* _What this task involves_:
Only the lines from the start up to and including the line containing "import Sketcher" should be repeated, word for word.

* _Data_:

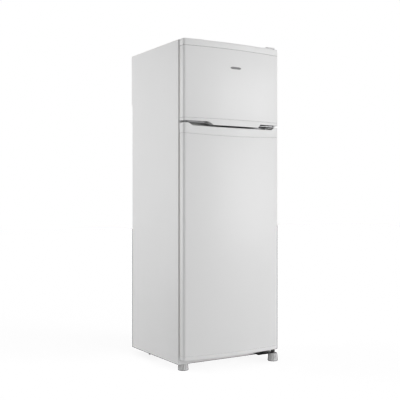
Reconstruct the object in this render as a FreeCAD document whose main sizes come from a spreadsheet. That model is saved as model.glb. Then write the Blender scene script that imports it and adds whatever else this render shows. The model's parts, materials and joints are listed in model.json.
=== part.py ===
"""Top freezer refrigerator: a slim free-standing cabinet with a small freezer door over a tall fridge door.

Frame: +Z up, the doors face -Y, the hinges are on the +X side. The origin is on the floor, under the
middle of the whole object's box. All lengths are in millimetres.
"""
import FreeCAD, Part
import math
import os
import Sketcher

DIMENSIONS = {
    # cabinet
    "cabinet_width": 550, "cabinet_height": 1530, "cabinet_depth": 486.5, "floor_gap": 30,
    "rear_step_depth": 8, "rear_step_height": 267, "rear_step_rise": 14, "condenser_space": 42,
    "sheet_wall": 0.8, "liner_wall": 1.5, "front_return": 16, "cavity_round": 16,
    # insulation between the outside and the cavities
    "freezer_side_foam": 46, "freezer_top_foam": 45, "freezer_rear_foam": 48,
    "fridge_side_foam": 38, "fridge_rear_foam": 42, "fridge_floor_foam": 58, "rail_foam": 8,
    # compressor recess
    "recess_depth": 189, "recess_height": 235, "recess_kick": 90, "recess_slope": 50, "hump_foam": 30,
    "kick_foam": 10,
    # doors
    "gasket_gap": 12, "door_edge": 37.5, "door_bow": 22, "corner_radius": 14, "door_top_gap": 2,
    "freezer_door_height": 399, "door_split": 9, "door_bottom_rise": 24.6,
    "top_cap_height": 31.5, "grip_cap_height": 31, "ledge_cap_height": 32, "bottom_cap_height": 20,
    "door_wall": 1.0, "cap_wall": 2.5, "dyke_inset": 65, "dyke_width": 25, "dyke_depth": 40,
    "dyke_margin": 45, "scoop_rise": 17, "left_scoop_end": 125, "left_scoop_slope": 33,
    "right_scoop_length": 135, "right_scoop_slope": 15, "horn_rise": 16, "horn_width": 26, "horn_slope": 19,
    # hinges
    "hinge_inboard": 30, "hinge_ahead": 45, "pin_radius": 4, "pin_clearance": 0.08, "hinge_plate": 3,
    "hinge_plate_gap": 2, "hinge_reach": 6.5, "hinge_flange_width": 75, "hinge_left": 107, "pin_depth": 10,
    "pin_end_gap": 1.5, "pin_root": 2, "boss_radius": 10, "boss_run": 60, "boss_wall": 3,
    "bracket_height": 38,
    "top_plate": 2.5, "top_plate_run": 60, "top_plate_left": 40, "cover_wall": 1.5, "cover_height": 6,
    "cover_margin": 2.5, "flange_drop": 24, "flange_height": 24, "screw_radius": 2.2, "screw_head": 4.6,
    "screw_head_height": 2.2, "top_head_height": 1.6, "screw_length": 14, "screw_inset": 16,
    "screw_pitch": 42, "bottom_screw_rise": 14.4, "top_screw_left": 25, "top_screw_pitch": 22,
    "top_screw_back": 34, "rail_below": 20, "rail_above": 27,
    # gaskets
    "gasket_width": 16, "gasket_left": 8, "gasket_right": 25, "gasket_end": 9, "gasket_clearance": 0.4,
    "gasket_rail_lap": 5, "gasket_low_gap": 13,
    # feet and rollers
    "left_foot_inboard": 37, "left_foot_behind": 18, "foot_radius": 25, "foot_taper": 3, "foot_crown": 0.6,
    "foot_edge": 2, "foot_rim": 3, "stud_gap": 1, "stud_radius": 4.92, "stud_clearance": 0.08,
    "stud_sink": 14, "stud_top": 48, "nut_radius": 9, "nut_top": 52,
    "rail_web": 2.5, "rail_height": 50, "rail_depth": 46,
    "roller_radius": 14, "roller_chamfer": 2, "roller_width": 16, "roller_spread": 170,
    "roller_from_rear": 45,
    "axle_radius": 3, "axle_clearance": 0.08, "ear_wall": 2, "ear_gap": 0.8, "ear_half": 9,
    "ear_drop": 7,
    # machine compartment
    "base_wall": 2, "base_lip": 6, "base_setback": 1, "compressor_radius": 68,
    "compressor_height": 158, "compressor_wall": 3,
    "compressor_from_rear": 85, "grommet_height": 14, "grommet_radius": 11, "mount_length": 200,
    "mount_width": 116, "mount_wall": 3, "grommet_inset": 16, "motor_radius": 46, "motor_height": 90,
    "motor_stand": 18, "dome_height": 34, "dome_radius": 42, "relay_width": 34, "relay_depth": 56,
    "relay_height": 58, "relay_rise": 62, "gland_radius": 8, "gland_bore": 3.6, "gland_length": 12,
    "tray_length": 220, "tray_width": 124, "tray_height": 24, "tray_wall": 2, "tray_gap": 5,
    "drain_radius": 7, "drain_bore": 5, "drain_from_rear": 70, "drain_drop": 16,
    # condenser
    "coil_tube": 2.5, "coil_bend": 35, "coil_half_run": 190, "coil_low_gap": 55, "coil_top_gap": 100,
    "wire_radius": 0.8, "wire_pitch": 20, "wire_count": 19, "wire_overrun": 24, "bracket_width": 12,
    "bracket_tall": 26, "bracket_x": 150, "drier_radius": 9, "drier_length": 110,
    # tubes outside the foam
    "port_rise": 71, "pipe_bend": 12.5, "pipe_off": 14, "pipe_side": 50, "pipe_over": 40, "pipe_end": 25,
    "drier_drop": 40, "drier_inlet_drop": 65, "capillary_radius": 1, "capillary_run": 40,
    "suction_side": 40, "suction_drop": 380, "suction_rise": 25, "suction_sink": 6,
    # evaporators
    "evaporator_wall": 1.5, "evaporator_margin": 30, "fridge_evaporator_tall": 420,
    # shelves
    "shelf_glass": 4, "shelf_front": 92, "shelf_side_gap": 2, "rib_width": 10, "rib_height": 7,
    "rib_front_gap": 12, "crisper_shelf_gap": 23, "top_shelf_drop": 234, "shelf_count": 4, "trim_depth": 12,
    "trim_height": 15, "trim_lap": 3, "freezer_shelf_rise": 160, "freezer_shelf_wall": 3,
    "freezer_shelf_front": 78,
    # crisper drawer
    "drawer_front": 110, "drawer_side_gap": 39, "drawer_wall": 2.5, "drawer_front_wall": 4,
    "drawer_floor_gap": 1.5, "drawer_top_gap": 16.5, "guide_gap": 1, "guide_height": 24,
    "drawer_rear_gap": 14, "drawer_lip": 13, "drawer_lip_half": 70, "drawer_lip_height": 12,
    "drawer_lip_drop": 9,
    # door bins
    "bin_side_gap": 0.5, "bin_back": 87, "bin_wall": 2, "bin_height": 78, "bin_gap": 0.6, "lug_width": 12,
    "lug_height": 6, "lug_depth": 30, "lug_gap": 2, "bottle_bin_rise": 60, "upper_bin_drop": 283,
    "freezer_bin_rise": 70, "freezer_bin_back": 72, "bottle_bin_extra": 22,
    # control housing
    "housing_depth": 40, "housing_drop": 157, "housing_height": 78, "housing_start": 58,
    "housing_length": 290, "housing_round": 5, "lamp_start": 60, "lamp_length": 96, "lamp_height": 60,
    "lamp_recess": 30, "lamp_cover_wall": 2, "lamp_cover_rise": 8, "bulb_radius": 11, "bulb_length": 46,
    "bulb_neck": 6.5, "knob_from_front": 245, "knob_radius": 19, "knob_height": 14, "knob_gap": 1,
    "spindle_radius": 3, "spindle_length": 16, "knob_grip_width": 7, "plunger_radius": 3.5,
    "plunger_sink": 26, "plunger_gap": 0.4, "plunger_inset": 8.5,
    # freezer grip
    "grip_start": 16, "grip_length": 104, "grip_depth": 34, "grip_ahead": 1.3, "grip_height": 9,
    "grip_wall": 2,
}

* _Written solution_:
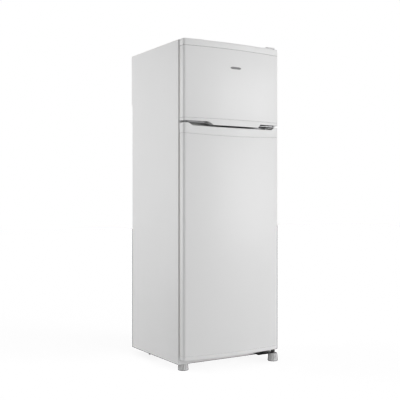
Reconstruct the object in this render as a FreeCAD document whose main sizes come from a spreadsheet. That model is saved as model.glb. Then write the Blender scene script that imports it and adds whatever else this render shows. The model's parts, materials and joints are listed in model.json.
=== part.py ===
"""Top freezer refrigerator: a slim free-standing cabinet with a small freezer door over a tall fridge door.

Frame: +Z up, the doors face -Y, the hinges are on the +X side. The origin is on the floor, under the
middle of the whole object's box. All lengths are in millimetres.
"""
import FreeCAD, Part
import math
import os
import Sketcher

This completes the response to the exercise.